Orientals are social, intelligent, and many are rather vocal.
Orientals have almond-shaped eyes, a triangular head shape, large ears, and an elongated, slender, and muscular body.
More About The Oriental
The Oriental is best described as a colour remake of the original “black and white” Siamese. The breed was developed using Siamese as the foundation breed and then crossing them with other breeds.
Orientals are social, intelligent, and many are rather vocal. They often remain playful into adulthood, with many enjoying playing fetch. The Siamese and the Oriental might differ in colour, but beneath the skin they are identical. They have a muscular body with long lines and a wedge-shaped head that is long and tapering from the narrow point of the nose outward to the tips of the ears, forming a triangle. The unusually large ears are wide at the base and pointed at the tip, giving them the same triangular shape as the head. Medium-size eyes are almond-shaped and Orientals are usually green-eyed.

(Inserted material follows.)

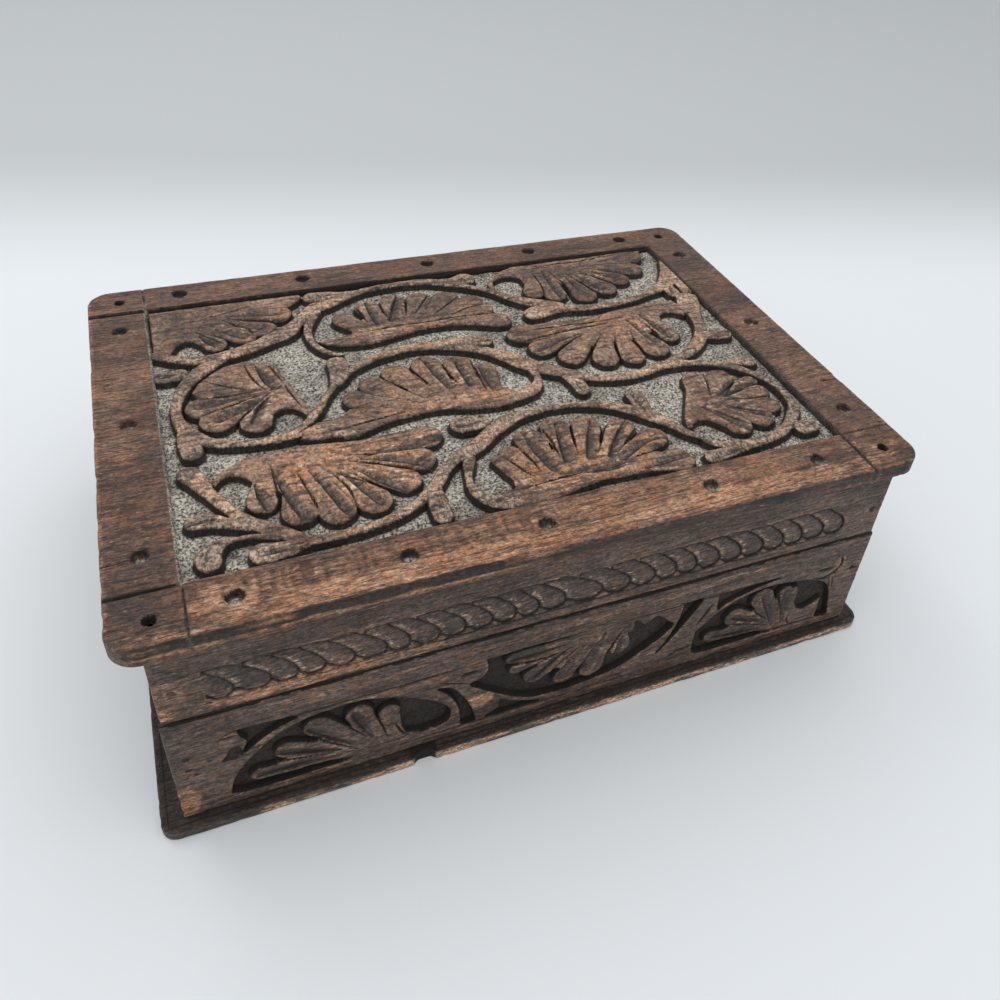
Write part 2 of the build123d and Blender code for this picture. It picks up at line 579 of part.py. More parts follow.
def corner_nail_places(front, back, right, z):
    """One nail through each end of the front and back boards into the side boards."""
    x = right - wall_thickness / 2
    places = []
    for sx in (-1, 1):
        places.append(Pos(sx * x, front + corner_nail_sunk, z) * POINTS_BACK)
        places.append(Pos(sx * x, back - corner_nail_sunk, z) * POINTS_FORWARD)
    return places


def base_nail_places():
    """Nails up through the base, in the middle of each wall."""
    half_wall = wall_thickness / 2
    x_end = wall_right - base_nail_end_inset
    y_end = wall_back - base_nail_end_inset
    places = []
    for k in range(base_nail_count_long):
        x = -x_end + 2 * x_end * k / (base_nail_count_long - 1)
        for y in (wall_front + half_wall, wall_back - half_wall):
            places.append(Pos(x, y, base_nail_sunk) * POINTS_UP)
    for k in range(base_nail_count_deep):
        y = -y_end + 2 * y_end * k / (base_nail_count_deep - 1)
        for x in (wall_left + half_wall, wall_right - half_wall):
            places.append(Pos(x, y, base_nail_sunk) * POINTS_UP)
    return places


panel_nails_at = panel_nail_places()
lid_corner_nails_at = corner_nail_places(
    rail_front, rail_back, rail_right, rail_bottom + lid_corner_nail_above_seam)
box_corner_nails_at = corner_nail_places(
    wall_front, wall_back, wall_right, rim_top - box_corner_nail_below_rim)
base_nails_at = base_nail_places()
box_screws_at = [
    Pos(centre + dx, screw_y, rim_top) * POINTS_DOWN for centre in hinge_places.values() for dx in screw_offsets]
lid_screws_at = [
    Pos(centre + dx, screw_y, rail_bottom) * POINTS_UP for centre in hinge_places.values() for dx in screw_offsets]


def nail_holes(places, length, sunk):
    hole = nail_hole_along_z(length, sunk)
    return [place * hole for place in places]


lid_nail_holes = (
    nail_holes(panel_nails_at, panel_nail_length, panel_nail_sunk)
    + nail_holes(lid_corner_nails_at, corner_nail_length, corner_nail_sunk))
box_nail_holes = (
    nail_holes(box_corner_nails_at, corner_nail_length, corner_nail_sunk)
    + nail_holes(base_nails_at, base_nail_length, base_nail_sunk))


# ---- Lid ----

def border_pits():
    """Shallow round pits in rows along the panel's four borders."""
    reach = panel_right - pit_end_inset
    pitch_x = 2 * reach / (len(back_pit_wander) - 1)
    side_reach = panel_back - pit_end_inset
    pitch_y = 2 * side_reach / (len(left_pit_wander) - 1)
    pit = Cylinder(pit_radius, 2 * pit_sunk)
    pits = []
    for k, (back_shift, front_shift) in enumerate(zip(back_pit_wander, front_pit_wander)):
        x = -reach + pitch_x * k
        pits.append(Pos(x + back_shift, panel_back - pit_back_inset, panel_top) * pit)
        pits.append(Pos(x + front_shift, panel_front + pit_front_inset, panel_top) * pit)
    for k, (left_shift, right_shift) in enumerate(zip(left_pit_wander, right_pit_wander)):
        y = -side_reach + pitch_y * k
        pits.append(Pos(panel_left + pit_side_inset, y + left_shift, panel_top) * pit)
        pits.append(Pos(panel_right - pit_side_inset, y + right_shift, panel_top) * pit)
    return pits


def v_cut(face, start, end, width, sunk):
    """A V-shaped cut into a face, between two points given on its plane."""
    turn = math.degrees(math.atan2(end[1] - start[1], end[0] - start[0]))
    section = Polyline((0, -width / 2, 0), (0, width / 2, 0), (0, 0, -sunk), close=True)
    wedge = extrude(make_face(section), amount=math.dist(start, end), dir=(1, 0, 0))
    return face.location * Pos(*start) * Rot(0, 0, turn) * wedge


def stem_outline(points):
    """The outline of a stem along (x, y, half width) points, pointed a little at its ends."""
    left, right = [], []
    for k, (x, y, half) in enumerate(points):
        before, after = points[max(k - 1, 0)], points[min(k + 1, len(points) - 1)]
        way = math.atan2(after[1] - before[1], after[0] - before[0])
        across, along = half * math.sin(way), half * math.cos(way)
        left.append((x - across, y + along))
        right.append((x + across, y - along))
    tips = []
    for last, next_to_last in ((points[-1], points[-2]), (points[0], points[1])):
        way = math.atan2(last[1] - next_to_last[1], last[0] - next_to_last[0])
        reach = stem_tip_share * last[2]
        tips.append((last[0] + reach * math.cos(way), last[1] + reach * math.sin(way)))
    return left + tips[:1] + right[::-1] + tips[1:]


def lobe_outline(root, tip):
    """A lobe that widens from its root to a rounded tip."""
    way = math.atan2(tip[1] - root[1], tip[0] - root[0])
    places = [(root, 90), (root, -90)] + [(tip, degrees) for degrees in (-90, -45, 0, 45, 90)]
    return [
        (x + half * math.cos(way + math.radians(degrees)), y + half * math.sin(way + math.radians(degrees)))
        for (x, y, half), degrees in places]


def carving_tools(face, field, stems, leaves, crest_sunk, ground_sunk):
    """What is cut away from a field to leave its stems and leaves standing, in plan on the face's plane."""
    outlines = [stem_outline(points) for points in stems]
    for leaf in leaves:
        outlines.append(leaf["blade"])
        outlines += [lobe_outline(root, tip) for root, tip in leaf["lobes"]]
    forms = [make_face(Polyline(*outline, close=True)) for outline in outlines]
    ground = field - (forms[0] + forms[1:])
    pockets = [piece for piece in ground.faces() if piece.area > smallest_ground]
    tools = [extrude(face * field, amount=-crest_sunk)]
    tools += [extrude(face * Sketch([pocket]), amount=-ground_sunk) for pocket in pockets]
    crest = face.offset(-crest_sunk)
    for leaf in leaves:
        tools += [v_cut(crest, start, end, knife_cut_width, knife_cut_sunk) for start, end in leaf["cuts"]]
    return tools


def border_grooves():
    """The marking grooves that run on past the field to the panel's edges."""
    left, right = panel_left - cut_past, panel_right + cut_past
    front, back = panel_front - cut_past, panel_back + cut_past
    runs = [
        ((field_left, front), (field_left, back)),
        ((left, field_back), (field_right, field_back)),
        ((field_right, front), (field_right, field_back)),
        ((left, field_front), (field_left, field_front)),
        ((field_right, field_front), (right, field_front)),
    ]
    return [v_cut(lid_face, start, end, border_groove_width, border_groove_sunk) for start, end in runs]


def lid_panel():
    panel = plate(panel_left, panel_right, panel_front, panel_back, rail_top, panel_top, panel_corner_radius)
    panel = fillet(edges_near(panel, z=panel_top), panel_top_round)
    panel = fillet(edges_near(panel, z=rail_top), panel_bottom_round)
    middle = Pos((field_left + field_right) / 2, (field_front + field_back) / 2)
    field = middle * Rectangle(field_right - field_left, field_back - field_front)
    panel -= carving_tools(lid_face, field, lid_stems.values(), lid_leaves.values(), relief_sunk, field_sunk)
    return panel - border_grooves() - border_pits() - lid_nail_holes


def end_rail(front, back, soft_faces):
    """A full-length lid rail between two depths, softened on the faces that show."""
    rail = block(rail_left, rail_right, front, back, rail_bottom, rail_top)
    lower = [edges_near(rail, x=x, z=rail_bottom) for x in (rail_left, rail_right)]
    lower += [edges_near(rail, x=0, y=y, z=rail_bottom) for y in soft_faces]
    return fillet([edge for group in lower for edge in group], rail_arris_round)


def side_rail(outer, inner):
    rail = block(min(outer, inner), max(outer, inner), rail_front + wall_thickness,
                 rail_back - wall_thickness, rail_bottom, rail_top)
    return fillet(edges_near(rail, x=outer, z=rail_bottom), rail_arris_round)


def scale_moulding():
    """A row of round scales, each tipped so that its right edge stands on the next one."""
    first = rail_left + scale_band_left_margin + scale_radius
    last = rail_right - scale_band_right_margin - scale_radius
    count = int((last - first) / scale_pitch) + 1
    height = rail_bottom + scale_band_above_seam
    scale = Pos(0, 0, -2 * scale_rise) * Cylinder(scale_radius, 4 * scale_rise)
    row = []
    for k in range(count):
        place = Pos(first + scale_pitch * k, rail_front + scale_band_sunk, height)
        row.append(place * Rot(90, 0, 0) * Rot(0, -scale_tilt, 0) * scale)
    return row


def lid_front_rail():
    rail = end_rail(rail_front, rail_front + wall_thickness, (rail_front,))
    band = block(rail_left + scale_band_left_margin, rail_right - scale_band_right_margin,
                 rail_front - cut_past, rail_front + scale_band_sunk,
                 rail_bottom + scale_band_above_seam - scale_radius,
                 rail_bottom + scale_band_above_seam + scale_radius)
    return (rail - band + scale_moulding()) - lid_nail_holes


def lid_back_rail():
    rail = end_rail(rail_back - wall_thickness, rail_back, ())
    return rail - leaf_mortises(rail_bottom, leaf_thickness) - lid_screw_holes - lid_nail_holes


def lid_side_rail(outer, inner):
    return side_rail(outer, inner) - lid_nail_holes


# ---- Box ----

def end_wall(front, back, soft_faces):
    """A full-length wall of the box, softened on the faces that show."""
    wall = block(wall_left, wall_right, front, back, base_thickness, rim_top)
    upper = [edges_near(wall, x=x, z=rim_top) for x in (wall_left, wall_right)]
    upper += [edges_near(wall, x=0, y=y, z=rim_top) for y in soft_faces]
    return fillet([edge for group in upper for edge in group], rail_arris_round)


def side_wall(outer, inner):
    wall = block(min(outer, inner), max(outer, inner), wall_front + wall_thickness,
                 wall_back - wall_thickness, base_thickness, rim_top)
    return fillet(edges_near(wall, x=outer, z=rim_top), rail_arris_round) - box_nail_holes


def front_board():
    wall = end_wall(wall_front, wall_front + wall_thickness, (wall_front,))
    width = wall_right - wall_left - front_panel_left_margin - front_panel_right_margin
    middle = (wall_left + front_panel_left_margin + wall_right - front_panel_right_margin) / 2
    low = base_thickness + front_panel_bottom_margin
    high = rim_top - front_panel_top_margin
    field = Pos(middle, (low + high) / 2) * RectangleRounded(width, high - low, front_panel_corner_radius)
    wall -= carving_tools(front_face, field, front_stems, front_leaves, front_relief_sunk, front_panel_sunk)
    return wall - box_nail_holes


def back_board():
    wall = end_wall(wall_back - wall_thickness, wall_back, ())
    return wall - leaf_mortises(rim_top, -leaf_thickness) - box_screw_holes - box_nail_holes


def base_board():
    base = plate(base_left, base_right, base_front, base_back, 0, base_thickness, base_corner_radius)
    base = fillet(edges_near(base, z=base_thickness), base_top_round)
    return base - box_nail_holes


# ---- Hinges ----

def knuckle_span(centre, index):
    """The two ends along X of one knuckle, counted from the left."""
    pitch = hinge_length / knuckle_count
    start = centre - hinge_length / 2 + pitch * index
    left_gap = knuckle_gap / 2 if index > 0 else 0
    right_gap = knuckle_gap / 2 if index < knuckle_count - 1 else 0
    return start + left_gap, start + pitch - right_gap


def x_cylinder(x0, x1, radius):
    return Pos((x0 + x1) / 2, pin_y, seam_middle) * Rot(0, 90, 0) * Cylinder(radius, x1 - x0)


def leaf(centre, first_knuckle, plate_low, screw_holes):
    """A hinge leaf with every other knuckle, its plate flat against the seam."""
    plate_high = plate_low + leaf_thickness
    body = block(centre - hinge_length / 2, centre + hinge_length / 2,
                 wall_back - leaf_width, wall_back, plate_low, plate_high)
    for index in range(first_knuckle, knuckle_count, 2):
        x0, x1 = knuckle_span(centre, index)
        body += block(x0, x1, wall_back - TOUCH, pin_y, plate_low, plate_high)
        body += x_cylinder(x0, x1, knuckle_radius)
    pin_room = x_cylinder(centre - hinge_length, centre + hinge_length, hinge_pin_radius + hinge_pin_clearance)
    return body - pin_room - screw_holes


def hinge_pin(centre):
    """The pin and the two small heads that keep it in the barrel."""
    half = hinge_length / 2
    pin = x_cylinder(centre - half - pin_head_height, centre + half + pin_head_height, hinge_pin_radius)
    left_head = x_cylinder(centre - half - pin_head_height, centre - half, pin_head_radius)
    right_head = x_cylinder(centre + half, centre + half + pin_head_height, pin_head_radius)
    return pin + left_head + right_head


def leaf_mortises(edge_height, depth):
    """The pockets in a board's edge that the leaves lie in."""
    half = hinge_length / 2 + mortise_clearance
    low, high = sorted((edge_height - math.copysign(cut_past, depth), edge_height + depth))
    return [
        block(centre - half, centre + half, wall_back - leaf_width - mortise_clearance,
              wall_back + cut_past, low, high)
        for centre in hinge_places.values()]


# ---- The nodes ----

def group(places, piece):
    """Several like fasteners kept together as separate solids."""
    return Compound([place * piece for place in places])


box_screw_holes = [place * screw_hole_along_z() for place in box_screws_at]
lid_screw_holes = [place * screw_hole_along_z() for place in lid_screws_at]

nodes = {
    "lid_panel": lid_panel(),
    "lid_front_rail": lid_front_rail(),
    "lid_back_rail": lid_back_rail(),
    "lid_left_rail": lid_side_rail(rail_left, rail_left + wall_thickness),
    "lid_right_rail": lid_side_rail(rail_right, rail_right - wall_thickness),
    "front_board": front_board(),
    "back_board": back_board(),
    "left_board": side_wall(wall_left, wall_left + wall_thickness),
    "right_board": side_wall(wall_right, wall_right - wall_thickness),
    "base_board": base_board(),
    "lid_panel_nails": group(panel_nails_at, nail_along_z(panel_nail_length)),
    "lid_corner_nails": group(lid_corner_nails_at, nail_along_z(corner_nail_length)),
    "box_corner_nails": group(box_corner_nails_at, nail_along_z(corner_nail_length)),
    "base_nails": group(base_nails_at, nail_along_z(base_nail_length)),
    "lid_hinge_screws": group(lid_screws_at, screw_along_z()),
    "box_hinge_screws": group(box_screws_at, screw_along_z()),
}
for name, centre in hinge_places.items():
    nodes[name + "_box_leaf"] = leaf(centre, 0, rim_top - leaf_thickness, box_screw_holes)
    nodes[name + "_lid_leaf"] = leaf(centre, 1, rail_bottom, lid_screw_holes)
    nodes[name + "_pin"] = hinge_pin(centre)

os.makedirs("parts", exist_ok=True)
for name, node in nodes.items():
    export_step(node, f"parts/{name}.step")
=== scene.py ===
"""Carved walnut keepsake box: the looks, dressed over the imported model."""

import math

import bmesh
import bpy
import numpy as np
from bpy.props import FloatProperty, FloatVectorProperty, PointerProperty
from mathutils import Matrix, Vector


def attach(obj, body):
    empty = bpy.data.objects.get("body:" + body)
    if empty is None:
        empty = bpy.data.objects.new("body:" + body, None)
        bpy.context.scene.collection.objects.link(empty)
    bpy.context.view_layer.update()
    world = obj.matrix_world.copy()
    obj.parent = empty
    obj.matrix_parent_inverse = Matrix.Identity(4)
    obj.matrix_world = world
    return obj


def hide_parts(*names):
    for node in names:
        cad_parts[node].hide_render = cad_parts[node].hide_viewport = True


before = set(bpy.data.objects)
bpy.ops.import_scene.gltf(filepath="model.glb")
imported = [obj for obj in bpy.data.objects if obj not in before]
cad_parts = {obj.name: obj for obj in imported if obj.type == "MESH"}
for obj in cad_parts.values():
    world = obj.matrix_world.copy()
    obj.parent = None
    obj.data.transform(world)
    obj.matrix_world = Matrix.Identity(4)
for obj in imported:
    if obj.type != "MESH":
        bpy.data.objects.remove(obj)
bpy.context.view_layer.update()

bl_info = {
    "name": "Carved Keepsake Box",
    "version": (1, 0, 0),
    "blender": (4, 5, 0),
    "location": "View3D > Sidebar > Keepsake Box",
    "description": "Builds a hinged wooden box with a carved lid, one operator for each piece",
    "category": "Add Mesh",
}

MM = 0.001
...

The body is often described as tubular and is supported by long, slim legs, with the hind legs higher than the front legs. The Oriental walks on small, dainty, oval paws and swishes a long, thin tail that tapers to a fine point. Oriental Longhairs have a medium-length coat that is fine and silky. It is longest on the plumed tail. Often nicknamed “Ornamentals” because of their extensive colour palette, Orientals come in more colours and patterns than any other breed.
The short coat of the Oriental does not mat or tangle and is easy to groom. Comb it every couple of weeks with a stainless steel comb or soft bristle brush to remove dead hair, then polish it with a soft cloth to make it shine.
The Oriental is a healthy breed with very few health issues.
- Brush the teeth to prevent periodontal disease.
- Daily dental hygiene is best, but weekly brushing is better than nothing.
- Wipe the corners of the eyes with a soft, damp cloth to remove any discharge. Use a separate area of the cloth for each eye so you don’t run the risk of spreading any infection.
- Check the ears weekly. If they look dirty, wipe them out with a cotton ball or soft damp cloth moistened with a 50 – 50 mixture of cider vinegar and warm water. Avoid using cotton swabs, which can damage the interior of the ear.